— Start of AVAILABLE DATA —

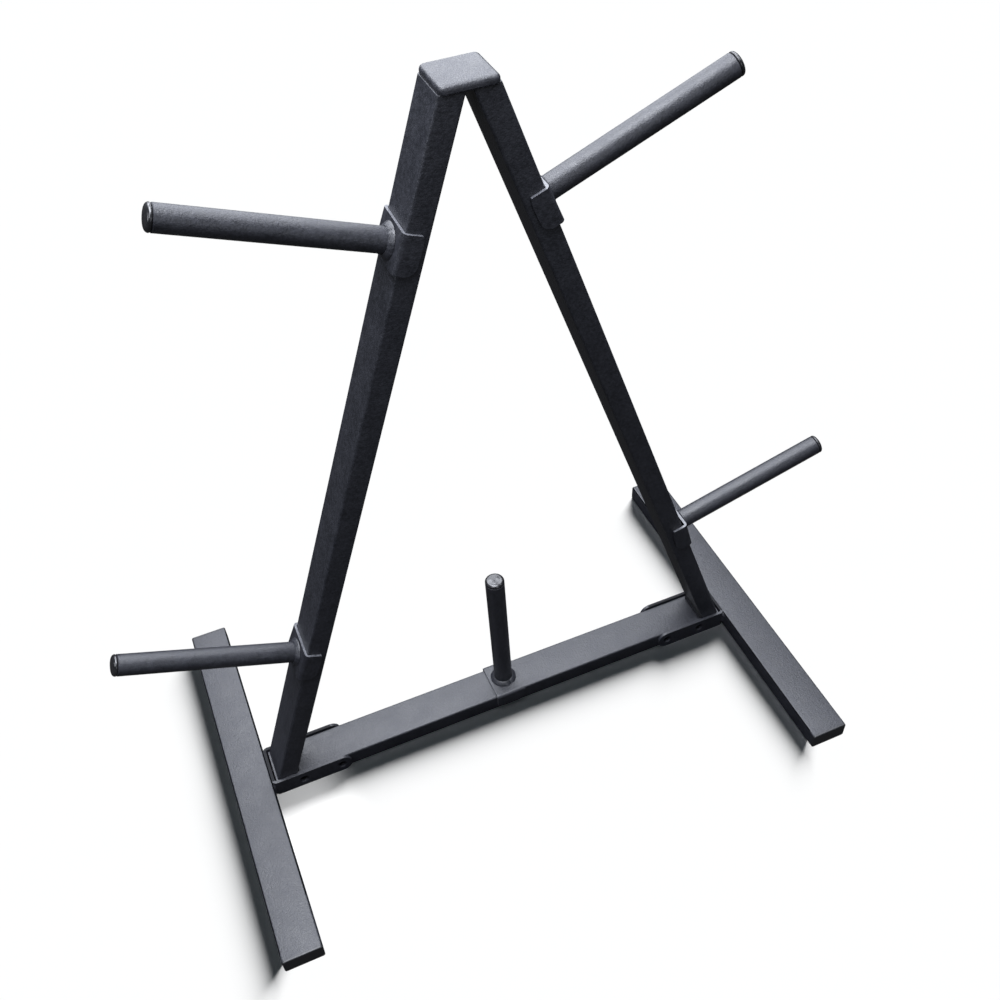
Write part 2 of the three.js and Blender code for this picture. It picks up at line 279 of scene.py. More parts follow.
# painted shade: a near-black, duller coat on the brackets' rims behind the front arms and on the uprights'
# foot welds, where shade falls round the uprights' feet
paintedShade = {
    "base": (0.004, 0.0042, 0.0052, 1),
    "pale": (0.012, 0.0125, 0.015, 1),
    "toneSpan": (0.35, 0.7),
    "roughness": (0.55, 0.7),
    "sheenSpan": (0.35, 0.65),
    "plain": {"Specular_IOR_Level": 0.2},
    "grain": 1.6 * mm,
    "bump": 0.3,
    "depth": 0.08 * mm,
}


def makeGrained(name, look):
    # a finish whose colour, roughness and bump all follow one grain
    finish = Finish(bpy.data.materials.new(name))
    grain = finish.noise(finish.place(), look["grain"], 3, 0.6)
    return finish.dressed(look, grain, grain, grain)


coat = makePowderCoat("powderCoat")
rimHighlightCoat = makeGrained("cutEdge", cutEdge)
shadyCoat = makeGrained("shadyCoat", paintedShade)
weldCoat = makePowderCoat("weldCoat", rippleHeight=1.0)
capPlastic = makeGlossPlastic()
plugPlastic = makeSatinPlastic()
screwOxide = makeGrained("blackOxide", blackOxide)
print("finishes made")


# making pieces
def objectFrom(bm, name):
    mesh = bpy.data.meshes.new(name)
    bm.to_mesh(mesh)
    bm.free()
    made = bpy.data.objects.new(name, mesh)
    scene.collection.objects.link(made)
    return made


def finishPiece(
    name, bm, material, nodes, bevel=0.0, sharp=32, rimUp=None, rimPaintedTone=None, rimFrom=-math.inf,
):
    bmesh.ops.remove_doubles(bm, verts=bm.verts, dist=same)
    bmesh.ops.recalc_face_normals(bm, faces=bm.faces)
    for face in bm.faces:
        # a plate's upper rim has a finish of its own: a painted highlight on a saddle, painted shade on a
        # bracket, there only behind its front arm
        onRim = rimUp and face.normal.dot(rimUp) > 0.99 and face.calc_center_median().y > rimFrom
        face.material_index = 1 if onRim else 0
    piece = objectFrom(bm, name)
    mesh = piece.data
    mesh.materials.append(material)
    if rimUp:
        mesh.materials.append(rimPaintedTone)
    mesh.shade_smooth()
    mesh.set_sharp_from_angle(angle=math.radians(sharp))
    if bevel:
        edge = piece.modifiers.new("edge", "BEVEL")
        edge.width = bevel
        edge.segments = 3
        edge.limit_method = "ANGLE"
        edge.angle_limit = math.radians(sharp)
        edge.harden_normals = True
    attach(piece, "root")
    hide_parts(*nodes)


def solidFrom(bm):
    bmesh.ops.recalc_face_normals(bm, faces=bm.faces)
    return objectFrom(bm, "temporary")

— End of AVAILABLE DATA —

TASK DETAILS: Write out, word for word, the line containing "hide_parts(*nodes)" and every line after it to the end of the data above.

COMPLETE ANSWER:
    hide_parts(*nodes)


def solidFrom(bm):
    bmesh.ops.recalc_face_normals(bm, faces=bm.faces)
    return objectFrom(bm, "temporary")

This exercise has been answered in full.